- SOURCE MATERIAL:
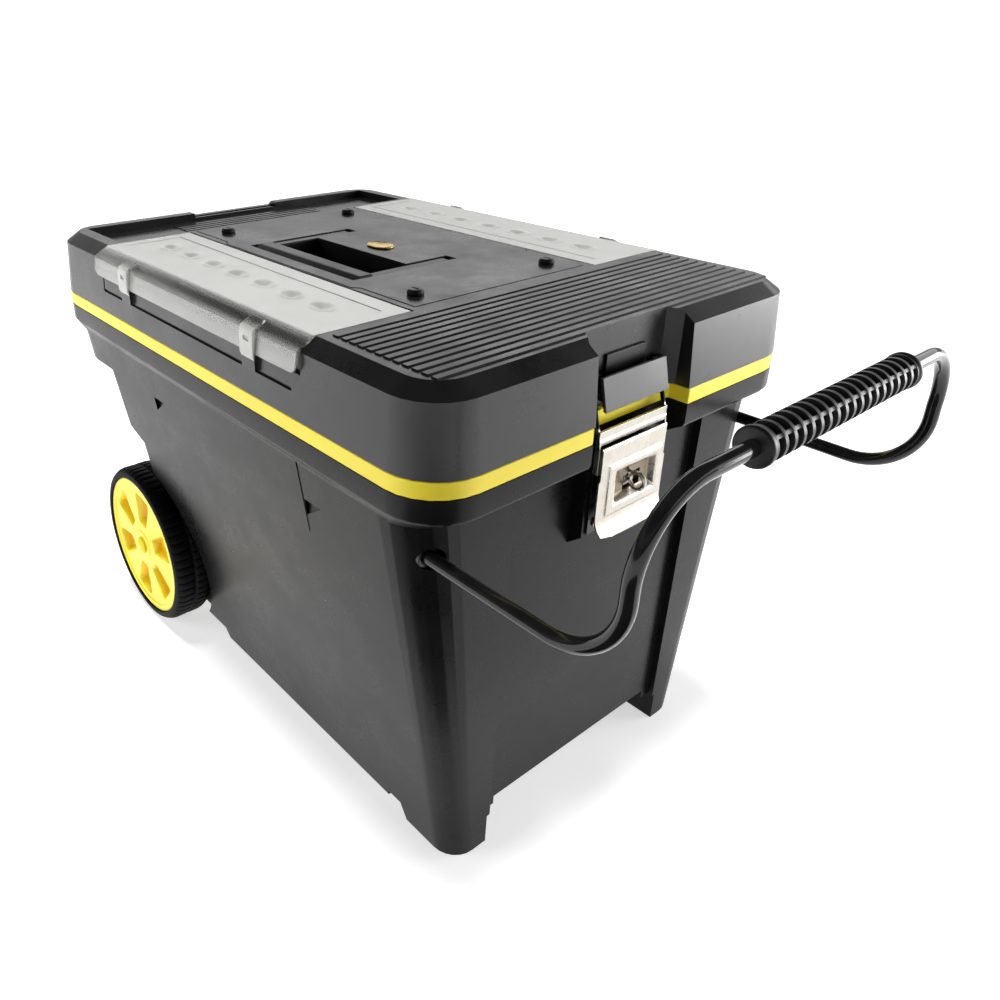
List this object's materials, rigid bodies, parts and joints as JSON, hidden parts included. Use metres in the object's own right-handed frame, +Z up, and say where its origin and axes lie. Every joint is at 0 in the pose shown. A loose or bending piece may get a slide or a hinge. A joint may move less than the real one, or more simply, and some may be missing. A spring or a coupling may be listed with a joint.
{
  "type": "wheeled carpenter toolbox",
  "caption": "Wheeled plastic tool chest with a hinged organiser lid, draw latch, folding carry handle, lift-out tray and sliding pull handle.",
  "frame": {"origin": "on the floor, under the centre of the overall box with the pull handle out as drawn", "axes": "+X along the chest towards the latch and pull handle, +Y towards its right long side, +Z up"},
  "size_m": [0.73, 0.4084, 0.4265],
  "materials": {
    "shell_plastic": "moulded dark grey plastic with a fine satin grain",
    "black_plastic": "moulded black plastic",
    "yellow_plastic": "moulded yellow plastic, semi-gloss",
    "cover_plastic": "clear to milky moulded plastic",
    "tray_plastic": "moulded black plastic, matt",
    "black_steel": "glossy black paint on steel",
    "bright_steel": "nickel-plated steel",
    "grip_rubber": "black ribbed rubber",
    "tyre_rubber": "black tyre rubber with worn, paler sidewall edges",
    "gold_badge": "plain gold-coloured oval"
  },
  "bodies": {
    "chest": {"chest_tub": "shell_plastic", "seal_band": "yellow_plastic", "latch_base": "black_steel", "latch_rivet_1": "bright_steel", "latch_rivet_2": "bright_steel", "latch_rivet_3": "bright_steel", "latch_rivet_4": "bright_steel", "padlock_eye": "bright_steel", "arm_bush_left": "black_plastic", "arm_bush_right": "black_plastic", "axle": "bright_steel", "axle_cap_left": "yellow_plastic", "axle_cap_right": "yellow_plastic", "lever_pin_left": "bright_steel", "lever_pin_right": "bright_steel", "hinge_pin_left": "bright_steel", "hinge_pin_right": "bright_steel"},
    "lid": {"lid_shell": "shell_plastic", "top_plate": "shell_plastic", "plate_screw_1": "black_plastic", "plate_screw_2": "black_plastic", "plate_screw_3": "black_plastic", "plate_screw_4": "black_plastic", "badge": "gold_badge", "carry_pivot_rear": "bright_steel", "carry_pivot_front": "bright_steel", "bin_divider_left": "tray_plastic", "bin_divider_right": "tray_plastic", "latch_keeper": "black_plastic"},
    "carry": {"carry_handle": "black_plastic"},
    "cover_l": {"cover_left": "cover_plastic", "cover_clip_left_1": "cover_plastic", "cover_clip_left_2": "cover_plastic"},
    "cover_r": {"cover_right": "cover_plastic", "cover_clip_right_1": "cover_plastic", "cover_clip_right_2": "cover_plastic"},
    "lever": {"latch_lever": "bright_steel", "bail_pin_left": "bright_steel", "bail_pin_right": "bright_steel"},
    "bail": {"latch_bail": "bright_steel"},
    "pull": {"pull_tube": "black_steel", "pull_grip": "grip_rubber", "arm_stop_left": "black_plastic", "arm_stop_right": "black_plastic"},
    "wheel_l": {"wheel_hub_left": "yellow_plastic", "tyre_left": "tyre_rubber"},
    "wheel_r": {"wheel_hub_right": "yellow_plastic", "tyre_right": "tyre_rubber"},
    "tray": {"tool_tray": "tray_plastic"}
  },
  "joints": [
    {"name": "lid_hinge", "type": "hinge", "parent": "chest", "child": "lid", "pos_m": [-0.359, 0, 0.3565], "axis": [0, -1, 0], "range_deg": [0, 100]},
    {"name": "latch_lift", "type": "hinge", "parent": "chest", "child": "lever", "pos_m": [0.2208, 0, 0.334], "axis": [0, -1, 0], "range_deg": [0, 95]},
    {"name": "bail_swing", "type": "hinge", "parent": "lever", "child": "bail", "pos_m": [0.2212, 0, 0.322], "axis": [0, -1, 0], "range_deg": [-86, 0]},
    {"name": "carry_fold", "type": "hinge", "parent": "lid", "child": "carry", "pos_m": [-0.073, 0.02, 0.415], "axis": [-1, 0, 0], "range_deg": [0, 90]},
    {"name": "cover_l_hinge", "type": "hinge", "parent": "lid", "child": "cover_l", "pos_m": [-0.071, -0.1026, 0.4196], "axis": [-1, 0, 0], "range_deg": [0, 92]},
    {"name": "cover_r_hinge", "type": "hinge", "parent": "lid", "child": "cover_r", "pos_m": [-0.071, 0.1026, 0.4196], "axis": [1, 0, 0], "range_deg": [0, 92]},
    {"name": "pull_slide", "type": "slide", "parent": "chest", "child": "pull", "axis": [1, 0, 0], "range_m": [-0.095, 0.24]},
    {"name": "wheel_l_spin", "type": "hinge", "parent": "chest", "child": "wheel_l", "pos_m": [-0.2535, -0.1685, 0.0875], "axis": [0, 1, 0], "continuous": true},
    {"name": "wheel_r_spin", "type": "hinge", "parent": "chest", "child": "wheel_r", "pos_m": [-0.2535, 0.1685, 0.0875], "axis": [0, 1, 0], "continuous": true},
    {"name": "tray_lift", "type": "slide", "parent": "chest", "child": "tray", "axis": [0, 0, 1], "range_m": [0, 0.025]}
  ],
  "couplings": [
    {"joint": "bail_swing", "follows": "latch_lift", "ratio": -0.885}
  ]
}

- DIRECTION: Reproduce all of the material above word for word.

- EXERCISE SOLUTION:
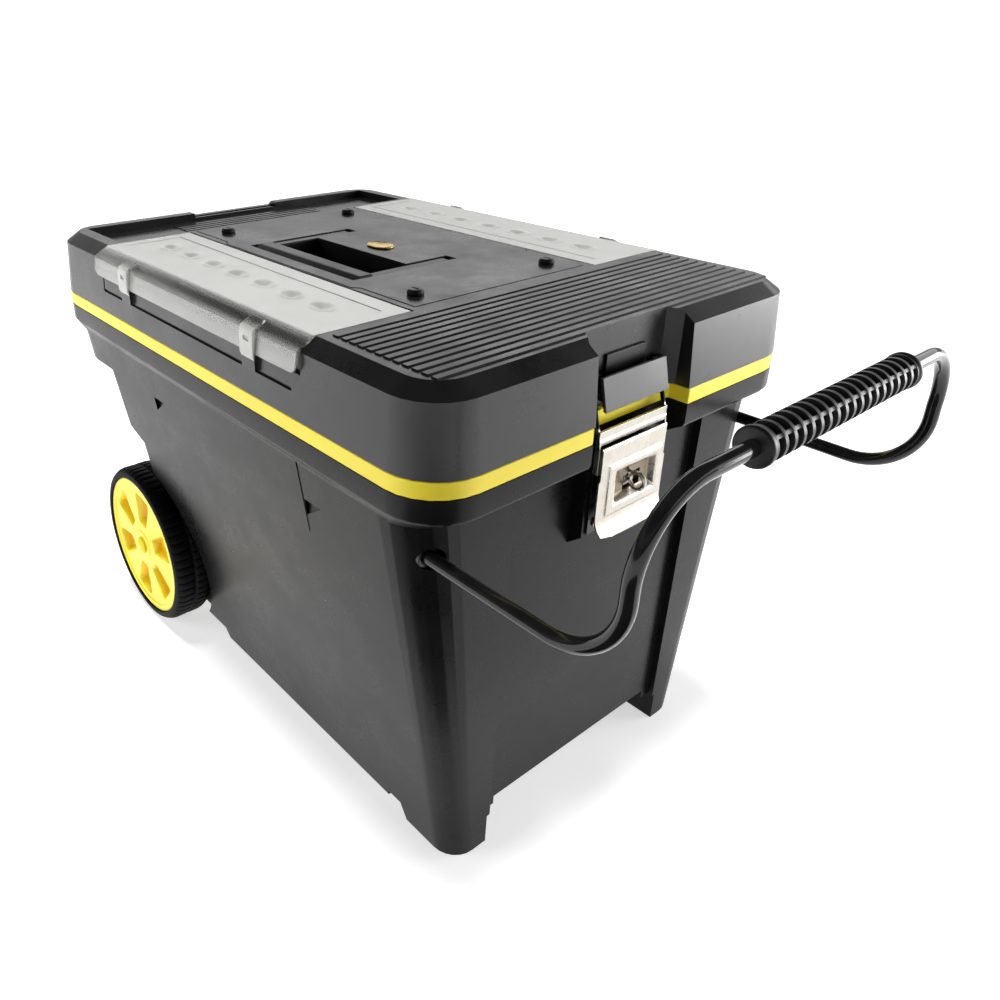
List this object's materials, rigid bodies, parts and joints as JSON, hidden parts included. Use metres in the object's own right-handed frame, +Z up, and say where its origin and axes lie. Every joint is at 0 in the pose shown. A loose or bending piece may get a slide or a hinge. A joint may move less than the real one, or more simply, and some may be missing. A spring or a coupling may be listed with a joint.
{
  "type": "wheeled carpenter toolbox",
  "caption": "Wheeled plastic tool chest with a hinged organiser lid, draw latch, folding carry handle, lift-out tray and sliding pull handle.",
  "frame": {"origin": "on the floor, under the centre of the overall box with the pull handle out as drawn", "axes": "+X along the chest towards the latch and pull handle, +Y towards its right long side, +Z up"},
  "size_m": [0.73, 0.4084, 0.4265],
  "materials": {
    "shell_plastic": "moulded dark grey plastic with a fine satin grain",
    "black_plastic": "moulded black plastic",
    "yellow_plastic": "moulded yellow plastic, semi-gloss",
    "cover_plastic": "clear to milky moulded plastic",
    "tray_plastic": "moulded black plastic, matt",
    "black_steel": "glossy black paint on steel",
    "bright_steel": "nickel-plated steel",
    "grip_rubber": "black ribbed rubber",
    "tyre_rubber": "black tyre rubber with worn, paler sidewall edges",
    "gold_badge": "plain gold-coloured oval"
  },
  "bodies": {
    "chest": {"chest_tub": "shell_plastic", "seal_band": "yellow_plastic", "latch_base": "black_steel", "latch_rivet_1": "bright_steel", "latch_rivet_2": "bright_steel", "latch_rivet_3": "bright_steel", "latch_rivet_4": "bright_steel", "padlock_eye": "bright_steel", "arm_bush_left": "black_plastic", "arm_bush_right": "black_plastic", "axle": "bright_steel", "axle_cap_left": "yellow_plastic", "axle_cap_right": "yellow_plastic", "lever_pin_left": "bright_steel", "lever_pin_right": "bright_steel", "hinge_pin_left": "bright_steel", "hinge_pin_right": "bright_steel"},
    "lid": {"lid_shell": "shell_plastic", "top_plate": "shell_plastic", "plate_screw_1": "black_plastic", "plate_screw_2": "black_plastic", "plate_screw_3": "black_plastic", "plate_screw_4": "black_plastic", "badge": "gold_badge", "carry_pivot_rear": "bright_steel", "carry_pivot_front": "bright_steel", "bin_divider_left": "tray_plastic", "bin_divider_right": "tray_plastic", "latch_keeper": "black_plastic"},
    "carry": {"carry_handle": "black_plastic"},
    "cover_l": {"cover_left": "cover_plastic", "cover_clip_left_1": "cover_plastic", "cover_clip_left_2": "cover_plastic"},
    "cover_r": {"cover_right": "cover_plastic", "cover_clip_right_1": "cover_plastic", "cover_clip_right_2": "cover_plastic"},
    "lever": {"latch_lever": "bright_steel", "bail_pin_left": "bright_steel", "bail_pin_right": "bright_steel"},
    "bail": {"latch_bail": "bright_steel"},
    "pull": {"pull_tube": "black_steel", "pull_grip": "grip_rubber", "arm_stop_left": "black_plastic", "arm_stop_right": "black_plastic"},
    "wheel_l": {"wheel_hub_left": "yellow_plastic", "tyre_left": "tyre_rubber"},
    "wheel_r": {"wheel_hub_right": "yellow_plastic", "tyre_right": "tyre_rubber"},
    "tray": {"tool_tray": "tray_plastic"}
  },
  "joints": [
    {"name": "lid_hinge", "type": "hinge", "parent": "chest", "child": "lid", "pos_m": [-0.359, 0, 0.3565], "axis": [0, -1, 0], "range_deg": [0, 100]},
    {"name": "latch_lift", "type": "hinge", "parent": "chest", "child": "lever", "pos_m": [0.2208, 0, 0.334], "axis": [0, -1, 0], "range_deg": [0, 95]},
    {"name": "bail_swing", "type": "hinge", "parent": "lever", "child": "bail", "pos_m": [0.2212, 0, 0.322], "axis": [0, -1, 0], "range_deg": [-86, 0]},
    {"name": "carry_fold", "type": "hinge", "parent": "lid", "child": "carry", "pos_m": [-0.073, 0.02, 0.415], "axis": [-1, 0, 0], "range_deg": [0, 90]},
    {"name": "cover_l_hinge", "type": "hinge", "parent": "lid", "child": "cover_l", "pos_m": [-0.071, -0.1026, 0.4196], "axis": [-1, 0, 0], "range_deg": [0, 92]},
    {"name": "cover_r_hinge", "type": "hinge", "parent": "lid", "child": "cover_r", "pos_m": [-0.071, 0.1026, 0.4196], "axis": [1, 0, 0], "range_deg": [0, 92]},
    {"name": "pull_slide", "type": "slide", "parent": "chest", "child": "pull", "axis": [1, 0, 0], "range_m": [-0.095, 0.24]},
    {"name": "wheel_l_spin", "type": "hinge", "parent": "chest", "child": "wheel_l", "pos_m": [-0.2535, -0.1685, 0.0875], "axis": [0, 1, 0], "continuous": true},
    {"name": "wheel_r_spin", "type": "hinge", "parent": "chest", "child": "wheel_r", "pos_m": [-0.2535, 0.1685, 0.0875], "axis": [0, 1, 0], "continuous": true},
    {"name": "tray_lift", "type": "slide", "parent": "chest", "child": "tray", "axis": [0, 0, 1], "range_m": [0, 0.025]}
  ],
  "couplings": [
    {"joint": "bail_swing", "follows": "latch_lift", "ratio": -0.885}
  ]
}